The Australian angelshark (Squatina australis) is a species of angelshark, family Squatinidae, found in the subtropical waters of southern Australia from Western Australia to New South Wales between latitudes 18°S and 41°S, at depths down to 255 m. Its length is up to 1.52 m. Reproduction is ovoviviparous, with up to 20 pups in a litter.

==Description==
The Australian angelshark has a broad, vertically compressed body and large triangular pectoral fins with free trailing flaps. The snout has fringed barbels beside the nostrils and a pair of spiracles. Each of these is set at a distance from the eye of about one and a half times the diameter of the eye. There are two small dorsal fins set far back and the tail fin is small.

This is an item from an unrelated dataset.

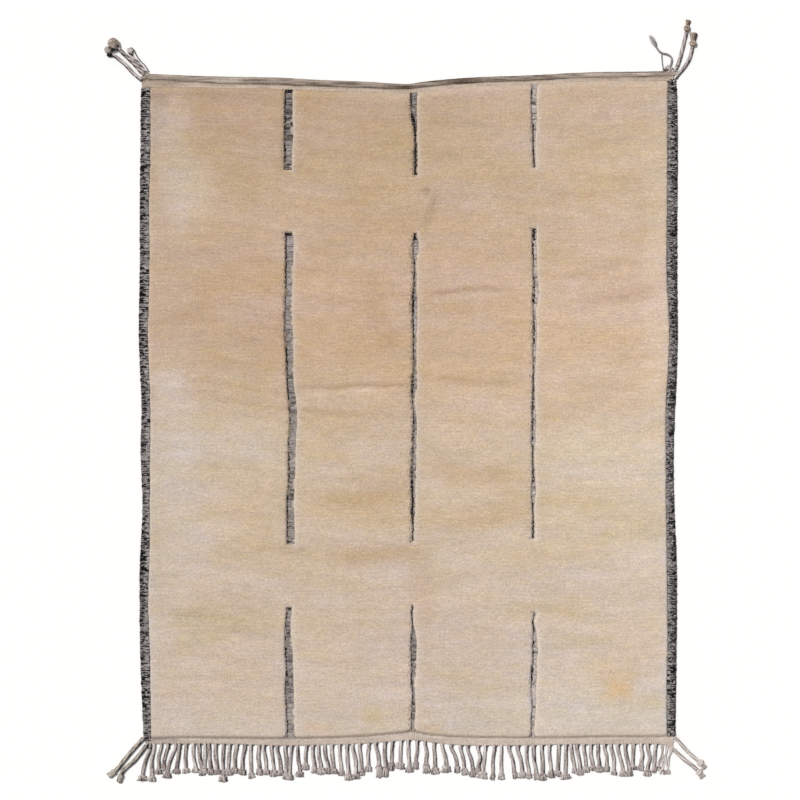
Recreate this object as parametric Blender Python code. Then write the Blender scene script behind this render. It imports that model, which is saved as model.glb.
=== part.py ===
"""A Mrirt rug, hand-knotted wool, lying flat: thick cut pile with three broken lines left
unpiled, wrapped side bindings, a flat-woven heading at each end, a knotted fringe along
one end and loose knotted ties at the four corners.

Metres, +Z up. The origin is on the underside, at the middle of the woven rug. X runs
across the rug, Y along it, with the fringe at -Y.
"""

import math

import bmesh
import bpy

MM = 0.001

# ---------------------------------------------------------------- heights and gaps
GAP = 0.3 * MM            # between two pieces that touch
GROUND = 4.5 * MM         # the flat weave that carries the pile
PILE = 18.5 * MM          # top of the pile
PILE_EDGE = 12.5 * MM     # where the pile's rounded rim starts on its sides
RIM = 10 * MM             # width of that rounded rim
LINE_WALL = 3 * MM        # run of the pile's slope down into an unpiled line
LINE_END = 5 * MM         # the same at the two ends of a dash
BINDING = 11 * MM         # side bindings
HEADING_FLAT = 5.5 * MM   # flat-woven bands
HEADING_CORD = 10 * MM    # corded outer ridge of the top band
CORD_RIDGE = 17 * MM      # width of that ridge
SPINE = 6 * MM            # strip along the bottom band that the tassels hang from
TASSEL = 12 * MM          # height of a tassel's cord
TASSEL_HALF = 8 * MM      # half its width
KNOT_HALF = 15 * MM
KNOT = 19 * MM
TUFT_HALF = 14 * MM
TUFT = 9 * MM
TUFT_DROP = 17 * MM       # how far the cut tuft reaches past the knot's middle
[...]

The maximum length is about 152 cm and this shark has no large eyespots on the body. Male individuals are fully mature at around 800 mm total length.

==Distribution and habitat==
The Australian angelshark is native to the continental shelf of southern Australia being found along the coasts of Western Australia, South Australia, Victoria, Tasmania and New South Wales at depths down to about 130 m. It is usually found on sandy or muddy seabeds and in seagrass meadows, often close to rocky reefs.

==Behaviour==
The Australian angelshark lies semi-submerged in the sediment on the seabed during the day, eating anything that comes too close. It emerges at night to actively seek out prey. Its diet consists of small fish, crustaceans and other invertebrates.

This shark is ovoviviparous, retaining its developing embryos in its oviduct, with a litter of up to twenty young being born. Little is known of its breeding habits, but the closely related Pacific angelshark (Squatina californica) has a gestation period of about ten months.

==Status==
The Australian angelshark is listed by the IUCN in its Red List of Threatened Species as being of "Least Concern". This is because the population size is large and appears to be stable. The fish is used for food, being marketed under the name of "monkfish", but is not easily caught by line-fishing or netting because of its habit of lying immersed in the sediment but can be caught by dragging a trawl across the seabed.